I took the back stairs and wandered up to see a sparrow trapped in the stairwell, drawn like a moth to the alluring light of a window. It had possibly struggled for hours, so convinced by the mirage of freedom it couldn’t think to retrace its flight path. My sudden presence panicked it, and it resumed its attempts to escape through the pane of glass. Rapping. TapTeTapTeTapTap. Wearing itself out in a flurry of feathers before seeking rest in the branches of an artificial plant at the corner of the landing. With one wary eye on me, it was clearly more concerned with its human company than the 80’s dust-riddled decor.
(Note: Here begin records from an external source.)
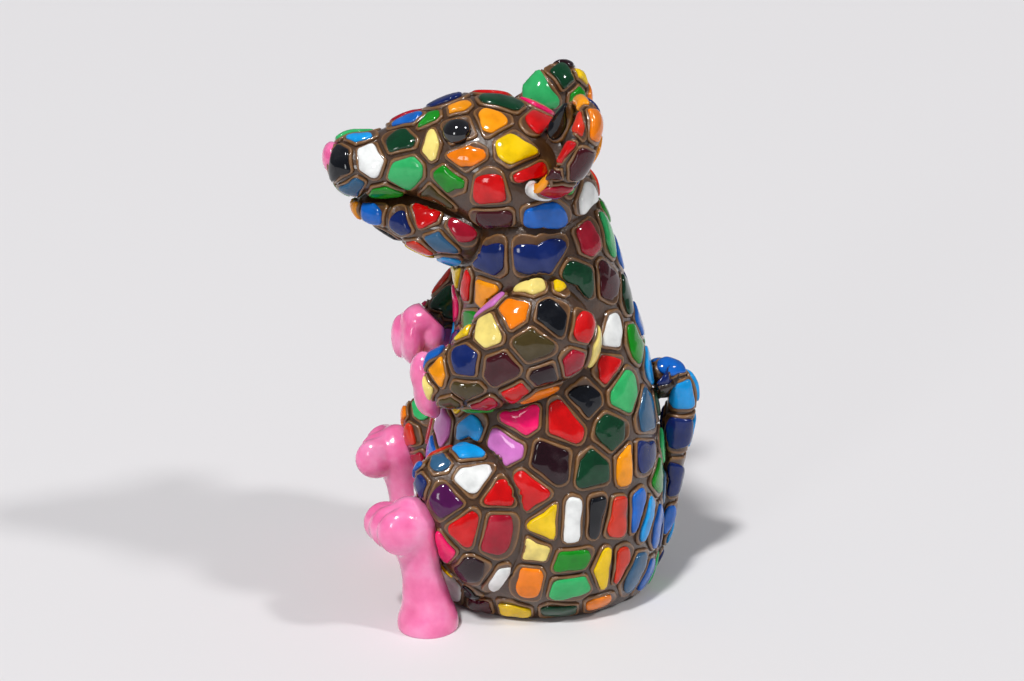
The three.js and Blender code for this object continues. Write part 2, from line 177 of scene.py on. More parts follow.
class EarSkin(Skin):
    """A shallow cup: a wall profile carried round an upright ellipse, from the middle of the back (along 0)
    over the rim to the middle of the hollow (along 1)."""

    def __init__(self, hand):
        self.hand, self.reach, self.grid = hand, 0.65, (56, 60)
        self.middle, self.turn, self.tip = EARS[hand]
        floor, rim = EAR_WALL - EAR_DEPTH, EAR_WALL / 2
        legs = [[(0, -EAR_DEPTH), (.75, -EAR_DEPTH), (1, -EAR_DEPTH / 2), (1, 0)],
                [(1, 0), (1, rim * .7), (.95, rim), (.86, rim)],
                [(.86, rim), (.79, rim), (.75, rim * .7), (.74, 0)],
                [(.74, 0), (.66, floor * .8), (.4, floor), (0, floor)]]
        t = np.linspace(0, 1, 30)[:, None]
        bend = [a * (1 - t) ** 3 + 3 * b * t * (1 - t) ** 2 + 3 * c * t * t * (1 - t) + d * t ** 3
                for a, b, c, d in (np.array(leg, float) for leg in legs)]
        self.line = np.vstack(bend) * [8.0, 1.0]
        step = np.r_[0, np.cumsum(np.linalg.norm(np.diff(self.line, axis=0), axis=1))]
        self.share = step / step[-1]

    def at(self, turn, along, grow=0.0):
        turn, along, grow = np.broadcast_arrays(*(np.asarray(v, float) for v in (turn, along, grow)))
        here = [np.interp(along, self.share, self.line[:, k]) for k in (0, 1)]
        ahead = [np.interp(np.clip(along + 0.004, 0, 1), self.share, self.line[:, k]) for k in (0, 1)]
        back = [np.interp(np.clip(along - 0.004, 0, 1), self.share, self.line[:, k]) for k in (0, 1)]
        slope = unit(np.stack([ahead[1] - back[1], back[0] - ahead[0]], -1))
        wide, deep = here[0] + grow * slope[..., 0], here[1] + grow * slope[..., 1]
        p = np.stack([wide * np.cos(turn) * EAR_WIDTH / 16, deep, wide * np.sin(turn) * EAR_HEIGHT / 16], -1)
        p = turned(p, -self.hand * (90 + self.turn), 0 * NECK)
        c, s = math.cos(math.radians(self.tip)), math.sin(math.radians(self.tip))
        p = p @ np.array([[1, 0, 0], [0, c, s], [0, -s, c]]).T
        return turned(p + np.array(self.middle), -HEAD_TURN)


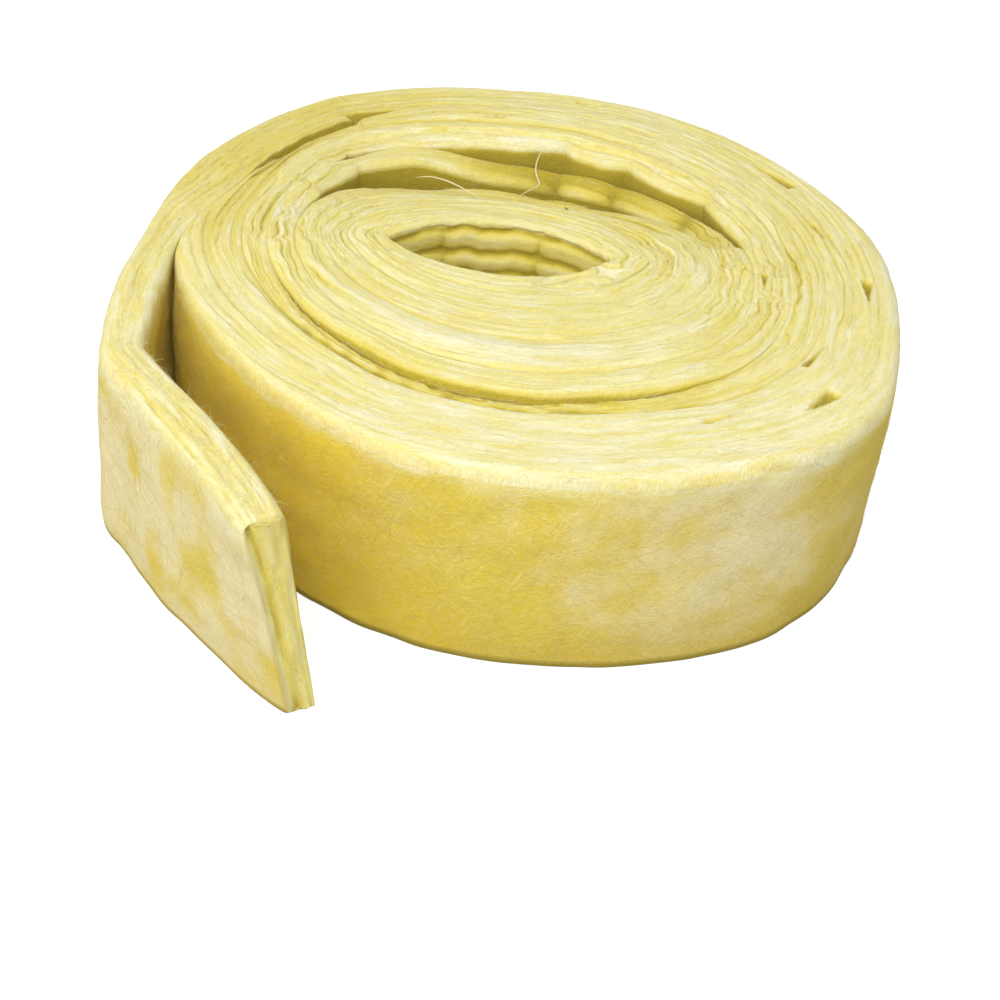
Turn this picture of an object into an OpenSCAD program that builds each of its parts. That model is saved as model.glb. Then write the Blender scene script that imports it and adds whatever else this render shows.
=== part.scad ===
// Roll of glass-wool pipe wrap: one long strip wound on itself, lying on its end.
// Its turns run counterclockwise from a lens-shaped eye to a loose outer turn with a free tail.

/* [Strip] */
// Width of the strip, which is the height of the roll
strip_width = 76; // [50:1:120]
// Thickness of the strip where its last turn still lies on the roll
loose_thick = 23; // [18:1:30]
// Thickness of the strip's free tail
end_thick = 15; // [8:1:20]

/* [Wound roll] */
// Size of the wound roll from left to right
roll_x = 266; // [220:1:400]
// Size of the wound roll from front to back
roll_y = 290; // [220:1:400]
// How far the roll's outline bulges at its front right
right_bulge = 7.5; // [0:0.5:10]
// How far the roll's outline falls short at its front left
left_flat = 5; // [0:0.5:8]
// Number of turns between the eye and the outside
turns = 8; // [5:1:11]

/* [Seams between the turns] */
// Width of a seam between two turns, at the roll's ends
seam_width = 2; // [0.8:0.1:3]
// Depth of a seam
seam_depth = 5; // [3:0.5:12]

/* [Eye] */
// Length of the lens-shaped eye, from tip to tip
eye_length = 83; // [40:1:110]
// Width of the eye, across its middle
eye_width = 42; // [16:1:60]
// Distance of the eye's middle from the roll's middle, to the right
eye_x = -14; // [-20:1:20]
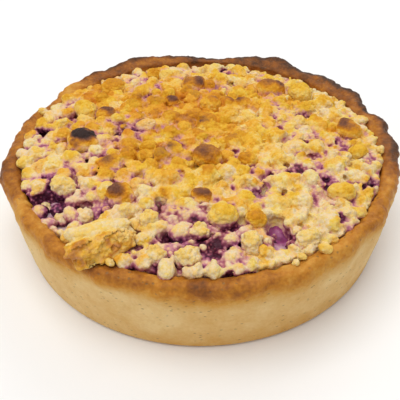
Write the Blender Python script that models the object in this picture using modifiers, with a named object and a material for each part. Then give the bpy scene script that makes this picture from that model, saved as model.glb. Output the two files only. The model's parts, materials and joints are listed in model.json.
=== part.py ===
"""Fruit kuchen: a small tart baked in its own pastry shell and covered with streusel.

A hand-pressed pastry shell holds a cooked berry filling up to just under its rim. A thin bed of streusel is
baked onto the filling, with its crumbs fused on and a few gaps where the filling shows. The largest crumbs, and
one broken slab that leans on the rim, lie loose on the bed. Units are metres and +Z is up. The origin is the
middle of the base, where the tart stands, and the side with the slab faces -Y.
"""

import math
import random

import bmesh
import bpy
from mathutils import Matrix, Vector

MM = 0.001
FIT_GAP = 0.3 * MM  # clearance that touching pieces keep

# Pastry shell
RIM_RADIUS = 57.0 * MM  # outer edge of the rim
RIM_HEIGHT = 25.6 * MM  # crown of the rim
RIM_WIDTH = 5.0 * MM
CROWN_SHARE = 0.45  # share of the rim's width from its outer edge in to its crown
RIM_DROP = 1.2 * MM  # how far the rim's inner edge lies under its crown
LIP_DROP = 3.0 * MM  # from the crown down to where the rim is widest
BASE_RADIUS = 53.9 * MM
WALL_BULGE = 0.6 * MM
BASE_ROUND = 1.7 * MM
FLOOR = 4.5 * MM
FLOOR_RADIUS = 48.3 * MM  # inside, where the floor meets the wall
SHELL_STEPS = 88

# Berry filling and streusel bed
BED_MIDDLE = 27.0 * MM  # top of the bed in the middle
BED_EDGE = 24.9 * MM  # top of the bed at the wall
BACK_DROP = 2.4 * MM  # how much lower the bed lies at the back wall
BACK_START = -0.2  # share of the bed's radius, forward of the middle, where it starts to fall to the back
BED_THICKNESS = 2.2 * MM
BED_STEPS = 40
BED_RINGS = (0.0, 0.4, 0.75, 1.0)  # shares of its radius
PIT_SIDES = 12
PIT_DEPTH = 12.0 * MM

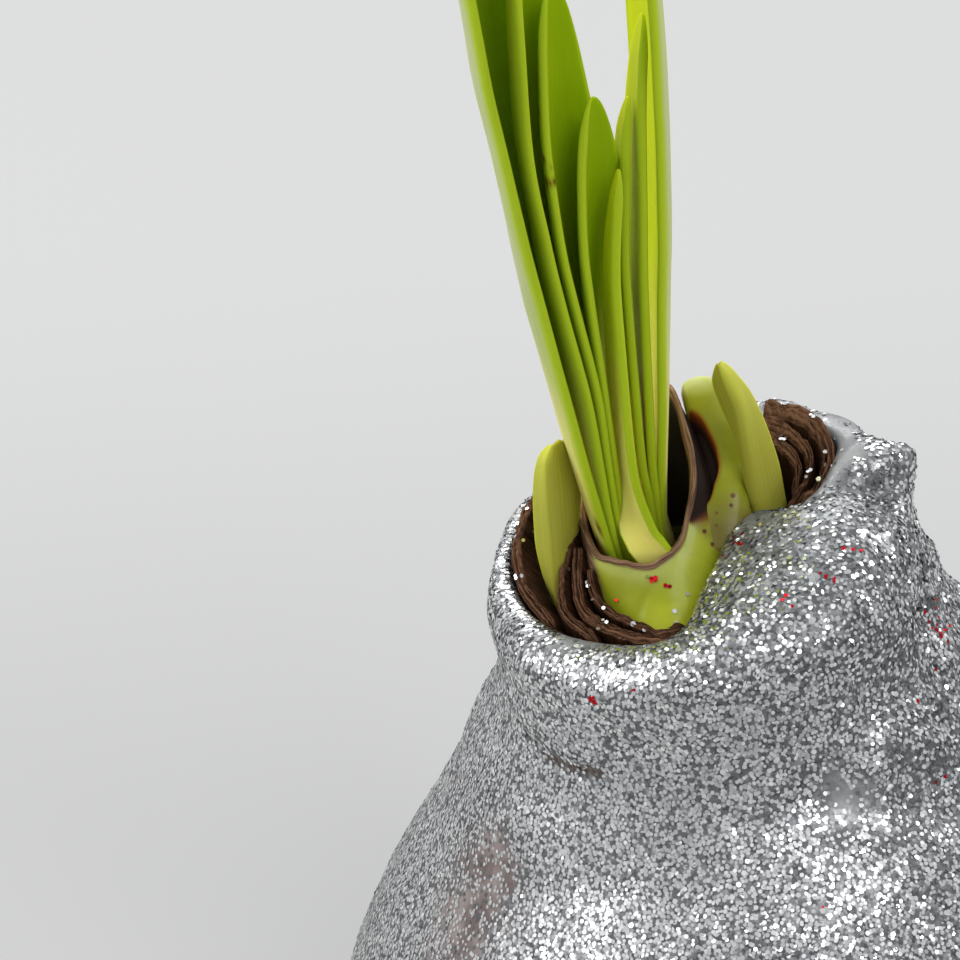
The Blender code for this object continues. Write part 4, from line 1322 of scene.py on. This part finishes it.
def add_scale_right(material):
    """The thick green scale beside the collar; its top slopes forward, with a dried pocket."""
    top, back, from_left, reach, inside = scale_right_top()
    rings, right, left = with_walls(top, (FLOOR + SETTLE) / MM)
    height = rings[..., 2].copy()
    rings[..., 2] += RIM_HEIGHT / MM
    # The pocket's dark floor: its dried colour and painted shade in the recess.
    deep = rising(reach, 0, DARK_FULL)
    dark = rising(reach, from_left, DARK_SOFT) * deep
    scorch = rising(reach + SCORCH_SOFT, from_left, SCORCH_SOFT) * deep
    # Painted shade: the left wall beside the pocket is made dark.
    wall_painted_shade = np.r_[np.zeros(right), np.ones(left)][None, :] * np.clip(inside, 0, 1)
    pale = CREST_PALE * rising(height, CREST_FROM, CREST_RISE)
    dull = np.minimum(falling(height, DULL_FOOT_TOP, DULL_FOOT_FADE), DULL_FOOT) + DULL
    dull = dull + DULL_FRONT * falling(back, DULL_BACK, DULL_FADE)
    fields = {
        "along": back,
        "height": height,
        "layer": 0.0,
        "rim": 0.0,
        "dark": np.concatenate([dark, wall_painted_shade], axis=1),
        "scorch": np.concatenate([scorch, 0 * wall_painted_shade], axis=1),
        "pale": pale,
        "dull": np.clip(dull, 0, 1) * (1 - pale),
        "pips": falling(back, PIPS_BACK, PIPS_FADE),
    }
    piece = warped_grid("scale_right_flesh", lean(rings * MM), fields)
    return finish_piece(piece, "scale_right", material)


COLLAR_COLUMNS, COLLAR_ROWS = 260, 34
COLLAR_HALF = 0.45
COLLAR_SEED = 21
FOOT_SHARE = 0.25  # the level up to which the collar stands upright
THIN_FROM, THINNER = 0.8, 0.35  # from this level up it thins, by this share at its lip
TORN_FROM = 0.85
FOLD = 0.07
PLEAT, PLEAT_AT, PLEAT_SPREAD = -0.15, -140, 0.05  # mm, degrees and radians
LIP_START = 0.9
# Where it is dry: by level outside and inside, and at its left by the place across and height.
DRY_FROM, DRY_OVER, DRY_INSIDE_FROM, DRY_INSIDE_OVER = 0.945, 0.02, 0.6, 0.3
DRY_LEFT, DRY_LEFT_OVER, DRY_LEFT_LOW = -9.4, 0.5, -1.5
# Its inner face is painted nearly black, painted shade inside the funnel, less towards its left.
INSIDE_LEFT, INSIDE_PAINTED_SHADE, INSIDE_LEFT_LIGHTER = -7.5, 0.97, 0.8
# Where it faces the pocket it is scorched, and dark from its dried colour and painted shade; round
# its front right it is dull and pitted.
FACING_POCKET, FACING_SPREAD, FACING_FROM, FACING_RISE = 62, 0.75, 1.5, 1.5
POCKET_DRIED_AND_SHADE, POCKET_SCORCH = 1.5, 3
DULL_RIGHT_AT, DULL_RIGHT_SPREAD, DULL_LEFT_AT, DULL_LEFT_SPREAD = -10, 0.6, -160, 0.5
DULL_ALL, DULL_RIGHT, DULL_LEFT, PITTED_RIGHT = 0.1, 0.55, 0.25, 1.4
PALE_BAND, PALE_BAND_AT, PALE_BAND_HALF = 0.25, 0.9, 0.12
# The collar's lip, from its outer face over to its inner face: (level, share out, rise).
LIP_SECTION = (
    (0.93, 1.0, 0.0), (0.955, 1.1, 0.0), (0.975, 1.4, 0.0), (0.99, 1.6, 0.05), (1.0, 1.55, 0.13),
    (1.0, 1.15, 0.2), (1.0, 0.6, 0.2), (1.0, 0.1, 0.14), (0.99, -0.2, 0.03), (0.97, -0.5, 0.0),
)


def collar_rails():
    """The collar's foot and lip, their outward normals in plan, and how the lip is torn."""
    foot = smooth_closed(mm(*SCALE_FOOT), COLLAR_COLUMNS)
    lip = smooth_closed(mm(*SCALE_LIP), COLLAR_COLUMNS)
    turn = np.arange(COLLAR_COLUMNS) * 2 * math.pi / COLLAR_COLUMNS
    waver = np.column_stack([np.cos(turn), np.sin(turn), turn * 0]) * 9 * MM
    torn = 0.1 * wander(waver, 0.9 * MM, COLLAR_SEED)
    torn = (torn + 0.14 * wander(waver, 3 * MM, COLLAR_SEED + 1)) * MM
    return foot, lip, plan_normals(foot, closed=True), plan_normals(lip, closed=True), torn


def collar_ring(rails, up, share, over):
    """A ring of the collar, up it by one share, out of its middle by another, and raised."""
    foot, lip, out_low, out_high, torn = rails
    bottom = FLOOR + SETTLE
    part = max(up - FOOT_SHARE, 0) / (1 - FOOT_SHARE)
    if part:
        plan = foot[:, :2] + (lip[:, :2] - foot[:, :2]) * part
        z = foot[:, 2] + (lip[:, 2] - foot[:, 2]) * part
    else:
        plan = foot[:, :2]
        z = bottom + (foot[:, 2] - bottom) * up / FOOT_SHARE
    thick = COLLAR_HALF * (1 - THINNER * max(up - THIN_FROM, 0) / (1 - THIN_FROM))
    fold = FOLD * wander(np.column_stack([plan, z * 0.4]), 2.6 * MM, COLLAR_SEED + 2)
    angle = np.arctan2(plan[:, 1], plan[:, 0])
    pleat = PLEAT * bell(apart(angle, PLEAT_AT), PLEAT_SPREAD) * bell(up - 0.5, 0.3)
    normal = out_low + (out_high - out_low) * up
    plan = plan + normal * (share * (thick + fold) + pleat)[:, None] * MM
    z = z + torn * max(up - TORN_FROM, 0) / (1 - TORN_FROM) + over * MM
    return np.column_stack([plan, RIM_HEIGHT + z])


def add_scale_front(material):
    """The green funnel round the main leaves, ending in its thin dry lip.

    Gives its outer face, bent and straight, for the flakes that lie on it.
    """
    rails = collar_rails()
    lip = rails[1]
    section = [(v, 1.0, 0.0) for v in np.linspace(0, LIP_START, COLLAR_ROWS)]
    section += LIP_SECTION
    section += [(v, -1.0, 0.0) for v in np.linspace(LIP_START + 0.05, 0, COLLAR_ROWS)]
    rings = np.array([collar_ring(rails, *spot) for spot in section])
    level = np.array([spot[0] for spot in section])[:, None]
    inside = (np.arange(len(section)) > COLLAR_ROWS + 6)[:, None]
    height = (rings[..., 2] - RIM_HEIGHT) / MM
    across = rings[..., 0] / MM
    angle = np.arctan2(rings[..., 1], rings[..., 0])
    dry = rising(level, DRY_FROM, DRY_OVER)
    dry = dry * np.where(inside, rising(level, DRY_INSIDE_FROM, DRY_INSIDE_OVER), 1)
    left = falling(across, DRY_LEFT, DRY_LEFT_OVER) * rising(height, DRY_LEFT_LOW, 1)
    left_inside = falling(across, INSIDE_LEFT, 1)
    facing_pocket = bell(apart(angle, FACING_POCKET), FACING_SPREAD)
    facing_pocket = facing_pocket * rising(height, FACING_FROM, FACING_RISE)
    scorch = np.clip(facing_pocket * POCKET_SCORCH, 0, 1)
    dark = np.clip(facing_pocket * POCKET_DRIED_AND_SHADE, 0, 1)
    right = bell(apart(angle, DULL_RIGHT_AT), DULL_RIGHT_SPREAD)
    far_left = bell(apart(angle, DULL_LEFT_AT), DULL_LEFT_SPREAD)
    fields = {
        "along": run_along(np.vstack([lip, lip[:1]]))[:-1][None, :] / MM,
        "height": height,
        "layer": np.arange(len(section), dtype=float)[:, None],
        "rim": np.maximum(dry, np.where(inside, left_inside, left)),
        # Inside, the dark tint is painted shade, lighter towards its left; outside, it is dried
        # colour and painted shade facing the pocket.
        "dark": np.where(inside, INSIDE_PAINTED_SHADE - INSIDE_LEFT_LIGHTER * left_inside, dark),
        "scorch": np.where(inside, 0.0, scorch),
        "pale": PALE_BAND * bell(level - PALE_BAND_AT, PALE_BAND_HALF) * (1 - inside),
        "dull": np.clip(DULL_ALL + DULL_RIGHT * right + DULL_LEFT * far_left, 0, 1),
        "pips": np.clip(right * PITTED_RIGHT, 0, 1) * (1 - inside),
    }
    bent = lean(rings)
    finish_piece(warped_grid("scale_front_flesh", bent, fields), "scale_front", material)
    return bent[:COLLAR_ROWS], rings[:COLLAR_ROWS]


# Loose flakes on the collar: (across, back, height, kind).
LOOSE_ON_COLLAR = (
    (-4.6, -4.0, 0.4, RED_KIND), (-4.3, -4.1, 0.1, RED_KIND), (-4.8, -4.0, 0.0, RED_KIND),
    (-4.2, -4.0, 0.5, RED_KIND), (-3.6, -4.3, -0.8, RED_KIND), (-3.3, -4.2, -1.0, RED_KIND),
    (-5.1, -3.9, 0.6, BRIGHT_KIND), (-3.6, -6.6, -3.6, BRIGHT_KIND),
    (-3.5, -5.8, -2.8, BRIGHT_KIND), (-8.6, -4.2, -0.8, RED_KIND), (-2.0, -4.6, -2.0, DARK_KIND),
)
LOOSE_ON_SKIN = 16  # on each papery skin
LOOSE_DEPTH = 5 * MM  # they lie within this of the skin's top
LOOSE_LIFT = 0.12
LOOSE_TILT = 14.0


def add_loose_flakes(collar, collar_straight, materials):
    """Glitter that fell on the collar and the papery skins."""
    rng = np.random.default_rng(SEED + 1)
    outward = grid_normals(collar)
    places, normals, kinds = [], [], []
    for x, y, height, kind in LOOSE_ON_COLLAR:
        wanted = mm(x, y, height) + (0, 0, RIM_HEIGHT)
        distance = np.linalg.norm(collar_straight - wanted, axis=2)
        nearest = np.unravel_index(np.argmin(distance), distance.shape)
        places.append(collar[nearest])
        normals.append(outward[nearest])
        kinds.append(kind)
    for node in TUNICS:
        verts = bpy.data.objects[node + "_skin"].data.vertices
        tall = max(vert.co.z for vert in verts)
        upper = [v for v in verts if v.co.z > tall - LOOSE_DEPTH and v.normal.z > 0.15]
        for index in rng.choice(len(upper), LOOSE_ON_SKIN, replace=False):
            places.append(np.array(upper[index].co))
            normals.append(np.array(upper[index].normal))
            kinds.append(rng.choice([SOFT_KIND, SILVER_KIND, BRIGHT_KIND]))
    normals = unit(np.array(normals))
    places = np.array(places) + normals * LOOSE_LIFT * MM
    corners = flake_corners(places, normals, np.full(len(places), LOOSE_TILT), rng)
    lay_flakes("loose_glitter", corners, np.array(kinds), materials)


def add_skins_and_scales(flakes):
    """The papery skins, the two green scales, and the glitter that fell on them."""
    skin = tunic_material()
    for number, (node, shape) in enumerate(TUNICS.items()):
        add_tunic(node, shape, TUNIC_SEED + TUNIC_SEED_STEP * number, skin)
    flesh = scale_material()
    collar, collar_straight = add_scale_front(flesh)
    add_scale_right(flesh)
    add_loose_flakes(collar, collar_straight, flakes)


def dress_bulb():
    """The bulb keeps its own mesh, and gets a browner, rougher skin."""
    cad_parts["bulb_body"].material_slots[0].material = bulb_material()


# Stage, lights and camera.

FLOOR_HALF = 3.0
WORLD_COLOUR, WORLD_STRENGTH = (0.96, 0.98, 1.0, 1.0), 0.54
MIDDLE_OF_PART = (-0.01, 0.0, 0.09)
BEHIND_PART = (0.0, 0.35, 0.0)
# Each light: its place, what it faces, its two sides in metres, and its watts.
LIGHTS = {
    "overhead": ((-0.4, 0.1, 0.95), MIDDLE_OF_PART, (0.5, 0.4), 3.4),
    "front": ((0.24, -0.6, 0.85), MIDDLE_OF_PART, (0.35, 0.3), 2.7),
    "left": ((-0.9, -0.05, 0.65), MIDDLE_OF_PART, (0.5, 0.5), 4.2),
    "right": ((0.75, 0.35, 0.7), MIDDLE_OF_PART, (0.25, 0.25), 2.4),
    "far": ((0.0, 1.0, 0.9), BEHIND_PART, (0.9, 0.5), 7.0),
}
CAMERA_PLACE = (-0.03288, -0.29996, 0.25944)
CAMERA_TILT = math.radians(62.0)
CAMERA_LENS, CAMERA_SENSOR = 135.0, 36.0
CLIP_START = 0.01


def add_floor():
    """The wide pale floor that the part stands on."""
    mesh = bmesh.new()
    bmesh.ops.create_grid(mesh, x_segments=1, y_segments=1, size=FLOOR_HALF)
    data = bpy.data.meshes.new("floor")
    mesh.to_mesh(data)
    mesh.free()
    data.materials.append(floor_material())
    link("floor", data)


def add_light(name, place, aim, sides, power):
    """A rectangular light that faces a point."""
    data = bpy.data.lights.new(name, "AREA")
    data.shape = "RECTANGLE"
    data.size, data.size_y = sides
    data.energy = power
    light = link(name, data)
    light.location = place
    way = np.array(aim, float) - np.array(place, float)
    flat = math.hypot(way[0], way[1])
    light.rotation_euler = (math.atan2(flat, -way[2]), 0.0, math.atan2(-way[0], way[1]))


def add_lights():
    """A soft pale room, with rectangular lights round the part and one behind it."""
    world = bpy.data.worlds.new("studio")
    world.use_nodes = True
    background = world.node_tree.nodes["Background"]
    background.inputs["Color"].default_value = WORLD_COLOUR
    background.inputs["Strength"].default_value = WORLD_STRENGTH
    bpy.context.scene.world = world
    for name, settings in LIGHTS.items():
        add_light(name, *settings)


def add_camera():
    """A long lens that looks down at the neck and the leaves."""
    data = bpy.data.cameras.new("camera")
    data.lens = CAMERA_LENS
    data.sensor_width = CAMERA_SENSOR
    data.clip_start = CLIP_START
    camera = link("camera", data)
    camera.location = CAMERA_PLACE
    camera.rotation_euler = (CAMERA_TILT, 0.0, 0.0)
    bpy.context.scene.camera = camera


def main():
    """The bulb's new skin, every visual piece in turn, and the stage."""
    bpy.context.scene.view_settings.view_transform = "Standard"
    dress_bulb()
    rows, fields = wax_outside()
    add_wax(rows, fields)
    flakes = flake_materials()
    add_flakes(rows, fields, flakes)
    add_skins_and_scales(flakes)
    add_leaves()
    add_shoots()
    add_floor()
    add_lights()
    add_camera()


main()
Little Sparrow was probably thinking, “I’m trapped! And I have to sit on this awful 80’s plastic abomination. Could this day get any worse?”. Not wishing the sparrow further distress I edged around, forced the window open and redirected the bird back to its new escape hatch. The result was instant and the sparrow practically fell outside. It recovered to a hover, and lingered at the window a moment, fleetingly surprised by the suddenness of its liberty and in a blur of wings it chirped a kind of chirp that merged a “Thank you” and a “Holy crap, I’m free!” before disappearing.
I returned to work feeling entirely satisfied. A good deed done. And that little bird – it totally spoke to me. When my work colleague queried the smug look on my face, my story lost something in the telling and I began to wonder whether I’d imagined much of what I experienced. Did the sparrow actually swear at me instead? Was it merely calling to a friend?
I have a tendency to personify animals, I like to believe I know what they are thinking and I’m under the delusion I can act as some kind of interpreter – Dr Doolittle style. But I’m certain this isn’t all imagined. My old dog used to flop at my feet when she was covered in buzzies (those spiky seeds that get caught in your pet’s fur) in a “please remove them” gesture. I could tell the difference between her stranger-bark and her let’s-play-ball bark. And my cat has a lot to say. He only needs to meow and I understand when he’s hungry (actually, he’s always hungry), or wants me to adjust my legs so he can hop onto my lap. And I hear his objection when I move him off my lap.
We always shut the cat up at night and encourage him to his bed with an enticing treat. One night last summer he resisted. He’d come to enjoy the sweltering hot conditions in the loft room (our cat seems to love it too hot) and even with the temptation of biscuits he was a bit, “Meh. I’d rather be up here”. So one night we let him be, risking his nocturnal-mode and a 3am wakeup call. But the night came and went. The sun rose. My husband and I looked at each other in the morning and wondered if the cat was okay. Hubby went upstairs to check on him and the cat trotted to meet him meowing something that sounded a lot like “Oh my God, where have you been?!” apparently confused by the change in his nightly routine.
Well, that’s my interpretation, but I wonder how often I read him wrong. I saw a cartoon a couple of years ago that featured a dog attempting to stare his owner awake because he wanted to go outside. With this method unsuccessful, in the next frame the dog tries telepathy with the thought bubble “Wake up, wake UP!” until, of course, the dog is eventually forced to bark. In the final frame the owner takes his dog outside. The owner’s thinking “idiot dog” and the dog’s thinking “idiot human”.
Maybe I do get it wrong sometimes but I don’t think it matters, I don’t think it hurts to believe the world is a little like Beatrix Potter.